With this task, the 0.047 in the bottom panel shows that there is more than a 95% chance of obtaining an upperbound discrimination index of under 30% (0.278) using only 27 trials, a big improvement on 75 and it is possible to do even better using a task such as 3 out of 7, where the probability of chance success drops further (to 0.029). Unfortunately, even the 2 out of 5 test is rarely used because analysts fear that it requires the assessors to deal with more samples than they can manage without confusion. Thus it is difficult to get a degree of reassurance that will be considered satisfactory. Either too many assessors are needed or the task is too demanding for the assessors. The apparent solution of testing each assessor repeatedly in order to increase the number of trials and treating the data as independent trials mixes real differences between people with random variation attributable to chance. This invalidates some of the assumptions that are usually made in this type of analysis. If even a low probability of noticing a difference is important (if the difference will be regarded as evidence of contamination, say) the problem is much worse. For instance, to bring the upper bound below 5% 'detectors' with a confidence of 5% and a probability of obtaining a worse result in practice below 5% requires more than 2100 triangles.

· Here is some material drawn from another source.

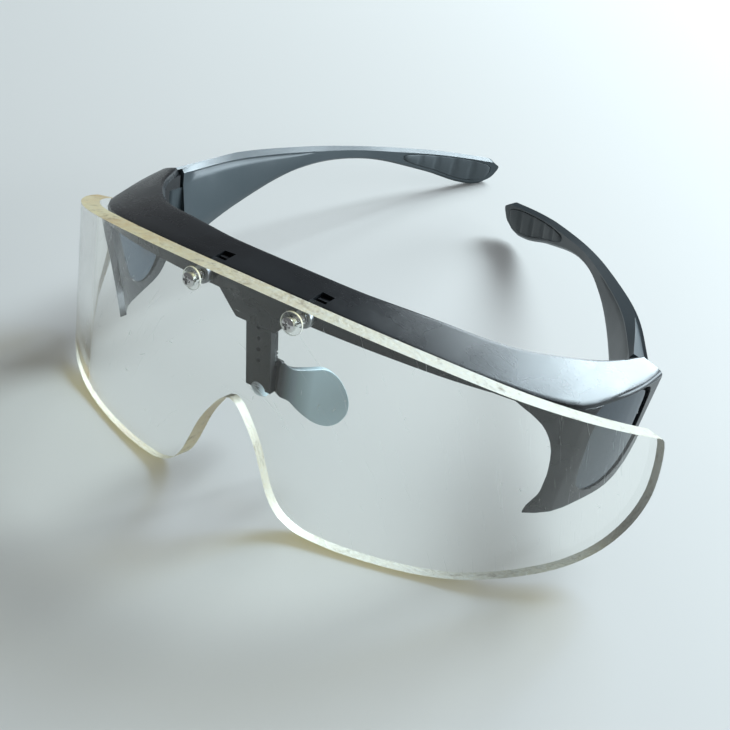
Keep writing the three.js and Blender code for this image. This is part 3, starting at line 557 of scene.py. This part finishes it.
def rounded(piece, width, segments=2, angle=ROUND_ANGLE):
    """Rounds the sharp edges and shades the rest smooth."""
    if width > 0.0:
        bevel = piece.modifiers.new("round", "BEVEL")
        bevel.width = width
        bevel.segments = segments
        bevel.limit_method = "ANGLE"
        bevel.angle_limit = angle
        bevel.use_clamp_overlap = True
        bevel.miter_outer = "MITER_ARC"
        bevel.loop_slide = True
    apply_all(piece)
    bpy.ops.object.shade_smooth_by_angle(angle=SHARP_ANGLE)
    even = piece.modifiers.new("even", "WEIGHTED_NORMAL")
    even.keep_sharp = True
    apply_all(piece)


def dressed(piece, material, body, node):
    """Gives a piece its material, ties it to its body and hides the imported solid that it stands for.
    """
    piece.data.materials.clear()
    piece.data.materials.append(MATERIALS[material])
    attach(piece, body)
    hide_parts(node)
    return piece


def finished_copy(node, name, material, body, width):
    piece = merged_copy(node, name)
    rounded(piece, width)
    return dressed(piece, material, body, node)


def middle_of(node):
    low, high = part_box(node)
    return (Vector(low) + Vector(high)) / 2.0


def sheet_across(x):
    """Direction through the bent sheet's thickness at a distance from its middle."""
    reach = abs(x)
    bend = math.sin(SHEET_MIDDLE_HALF / SHEET_MIDDLE_RADIUS)
    middle_reach = SHEET_MIDDLE_RADIUS * bend
    if reach <= middle_reach:
        turn = math.asin(reach / SHEET_MIDDLE_RADIUS)
    else:
        turn = math.asin(min((reach - middle_reach) / SHEET_END_RADIUS + bend, 1.0))
    flat = math.cos(turn)
    side = -math.copysign(math.sin(turn), x)
    return Vector((side, flat * math.cos(SHEET_LEAN), -flat * math.sin(SHEET_LEAN)))


def in_hole(place, holes):
    """Whether a place is on the wall of a screw hole, from the middles of the holes."""
    return any(max(abs(place.x - hole.x), abs(place.z - hole.z)) < HOLE_REACH for hole in holes)


# One operator for each group of pieces
class GLASSES_OT_materials(bpy.types.Operator):
    """Makes the materials of every piece"""
    bl_idname = "glasses.materials"
    bl_label = "Materials"

    def execute(self, context):
        GROUPS.update(grain=grain_group(), edges=edge_group(), scratches=scratch_group())
        make_plastics()
        make_clear_sheet()
        make_sheet_edge()
        make_clear_washer()
        make_metals()
        make_washer_rim_highlight()
        make_floor_paper()
        return {"FINISHED"}


class GLASSES_OT_brow(bpy.types.Operator):
    """Finishes the black brow frame with its side guards"""
    bl_idname = "glasses.brow"
    bl_label = "Brow frame"

    def execute(self, context):
        finished_copy("frame_front", "brow_frame", "black_plastic", "front",
                      sizes().moulding_round)
        return {"FINISHED"}


class GLASSES_OT_windows(bpy.types.Operator):
    """Finishes the plates let into the side guards"""
    bl_idname = "glasses.windows"
    bl_label = "Side windows"

    def execute(self, context):
        for side in SIDES:
            finished_copy(f"side_window_{side}", f"side_plate_{side}", "window_plastic", "front",
                          sizes().metal_round)
        return {"FINISHED"}


class GLASSES_OT_sheet(bpy.types.Operator):
    """Finishes the clear front sheet with its sawn and polished edge"""
    bl_idname = "glasses.sheet"
    bl_label = "Clear sheet"

    def execute(self, context):
        piece = merged_copy("front_shield", "clear_sheet")
        rounded(piece, sizes().sheet_round, 3, SHEET_ROUND_ANGLE)
        dressed(piece, "clear_sheet", "front", "front_shield")
        piece.data.materials.append(MATERIALS["sheet_edge"])
        holes = [middle_of(f"shield_washer_{side}") for side in SIDES]
        for face in piece.data.polygons:
            through = abs(face.normal.dot(sheet_across(face.center.x)))
            if through < SAWN_SHARE and not in_hole(face.center, holes):
                face.material_index = 1
        return {"FINISHED"}


class GLASSES_OT_fixings(bpy.types.Operator):
    """Finishes the screws, clear washers, sleeves and nuts"""
    bl_idname = "glasses.fixings"
    bl_label = "Screws and washers"

    def execute(self, context):
        width = sizes().metal_round
        for side in SIDES:
            finished_copy(f"shield_screw_{side}", f"screw_{side}", "bright_steel", "front",
                          width)
            washer = finished_copy(f"shield_washer_{side}", f"washer_{side}", "clear_washer", "front",
                                   width)
            washer.data.materials.append(MATERIALS["washer_rim_highlight"])
            middle = middle_of(f"shield_washer_{side}")
            for face in washer.data.polygons:
                # Faces on the rim get the pale painted highlight
                if (face.center - middle).length > WASHER_RIM:
                    face.material_index = 1
            finished_copy(f"shield_spacer_{side}", f"sleeve_{side}", "grey_steel", "front",
                          width)
            finished_copy(f"shield_nut_{side}", f"nut_{side}", "black_steel", "front", width)
        return {"FINISHED"}


class GLASSES_OT_nose(bpy.types.Operator):
    """Finishes the sliding nose piece with its two pads"""
    bl_idname = "glasses.nose"
    bl_label = "Nose piece"

    def execute(self, context):
        finished_copy("nose_piece", "nose_saddle", "nose_plastic_and_pad_highlight", "nose",
                      sizes().moulding_round)
        return {"FINISHED"}


class GLASSES_OT_arms(bpy.types.Operator):
    """Finishes the side arms with their grip pads and hinge pins"""
    bl_idname = "glasses.arms"
    bl_label = "Side arms"

    def execute(self, context):
        for side in SIDES:
            body = f"{side}_arm"
            finished_copy(f"temple_{side}", f"arm_{side}", "arm_plastic", body,
                          sizes().arm_round)
            finished_copy(f"grip_pad_{side}", f"grip_{side}", "grip_rubber", body,
                          sizes().pad_round)
            pin_body = frame["nodes"][f"hinge_pin_{side}"]["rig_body"]
            finished_copy(f"hinge_pin_{side}", f"pin_{side}", "grey_steel", pin_body,
                          sizes().metal_round)
        return {"FINISHED"}


def make_floor():
    bpy.ops.mesh.primitive_plane_add(size=sizes().floor_size, location=(0.0, 0.0, FLOOR_LEVEL))
    floor = bpy.context.object
    floor.name = "floor"
    bpy.ops.object.transform_apply(location=True, rotation=True, scale=True)
    floor.data.materials.append(MATERIALS["floor_paper"])


def make_lamps():
    """Soft area lamps that the clear sheet doesn't show as bright shapes."""
    for name, place, size, power, colour in LAMPS:
        bpy.ops.object.light_add(type="AREA", location=place)
        light = bpy.context.object
        light.name = name
        light.data.shape = "RECTANGLE"
        light.data.size, light.data.size_y = size
        light.data.energy = power
        light.data.color = colour
        toward = Vector(LAMP_AIM) - Vector(place)
        light.rotation_euler = toward.to_track_quat("-Z", "Y").to_euler()
        light.visible_transmission = False


def make_world(scene):
    world = bpy.data.worlds.new("studio")
    world.use_nodes = True
    background = world.node_tree.nodes["Background"]
    background.inputs["Color"].default_value = WORLD_COLOUR
    background.inputs["Strength"].default_value = WORLD_STRENGTH
    scene.world = world
    scene.view_settings.view_transform = "Standard"


def make_camera(scene):
    bpy.ops.object.camera_add(location=CAMERA_PLACE)
    camera = bpy.context.object
    camera.name = "photo_camera"
    camera.rotation_euler = [math.radians(angle) for angle in CAMERA_TURN]
    camera.data.sensor_width = SENSOR_WIDTH
    camera.data.lens = PHOTO_FOCAL / PHOTO_WIDTH * SENSOR_WIDTH
    camera.data.clip_start = CAMERA_NEAR
    camera.data.clip_end = CAMERA_FAR
    scene.camera = camera


class GLASSES_OT_stage(bpy.types.Operator):
    """Makes the floor, the lamps and the camera"""
    bl_idname = "glasses.stage"
    bl_label = "Stage"

    def execute(self, context):
        bpy.ops.object.select_all(action="DESELECT")
        make_floor()
        make_lamps()
        make_world(context.scene)
        make_camera(context.scene)
        return {"FINISHED"}


OPERATORS = (
    GLASSES_OT_materials, GLASSES_OT_brow, GLASSES_OT_windows, GLASSES_OT_sheet, GLASSES_OT_fixings,
    GLASSES_OT_nose, GLASSES_OT_arms, GLASSES_OT_stage)


class GLASSES_PT_panel(bpy.types.Panel):
    """Lists the sizes, the colours and the steps that build the glasses"""
    bl_label = "Protective glasses"
    bl_idname = "GLASSES_PT_panel"
    bl_space_type = "VIEW_3D"
    bl_region_type = "UI"
    bl_category = "Glasses"

    def draw(self, context):
        for group in (context.scene.glasses_sizes, context.scene.glasses_colours):
            box = self.layout.box()
            for key in group.__annotations__:
                box.prop(group, key)
        for operator in OPERATORS:
            self.layout.operator(operator.bl_idname)


CLASSES = (GlassesSizes, GlassesColours) + OPERATORS + (GLASSES_PT_panel,)


def register():
    for kind in CLASSES:
        bpy.utils.register_class(kind)
    bpy.types.Scene.glasses_sizes = bpy.props.PointerProperty(type=GlassesSizes)
    bpy.types.Scene.glasses_colours = bpy.props.PointerProperty(type=GlassesColours)


def unregister():
    del bpy.types.Scene.glasses_colours
    del bpy.types.Scene.glasses_sizes
    for kind in reversed(CLASSES):
        bpy.utils.unregister_class(kind)


def main():
    register()
    for operator in OPERATORS:
        group, name = operator.bl_idname.split(".")
        getattr(getattr(bpy.ops, group), name)()
    bpy.ops.object.select_all(action="DESELECT")


if __name__ == "__main__":
    main()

It is unlikely that a sensory analyst will consider this a reasonable task, so some compromise in the requirements will have to be accepted. DiffTest provides a tool to evaluate tradeoffs among all the variables: the task, the amount of data, the degree of confidence desired, the maximum allowable proportion of detectors and the probability that if the envisaged amount of data is collected the resulting upper bound will be no worse than that.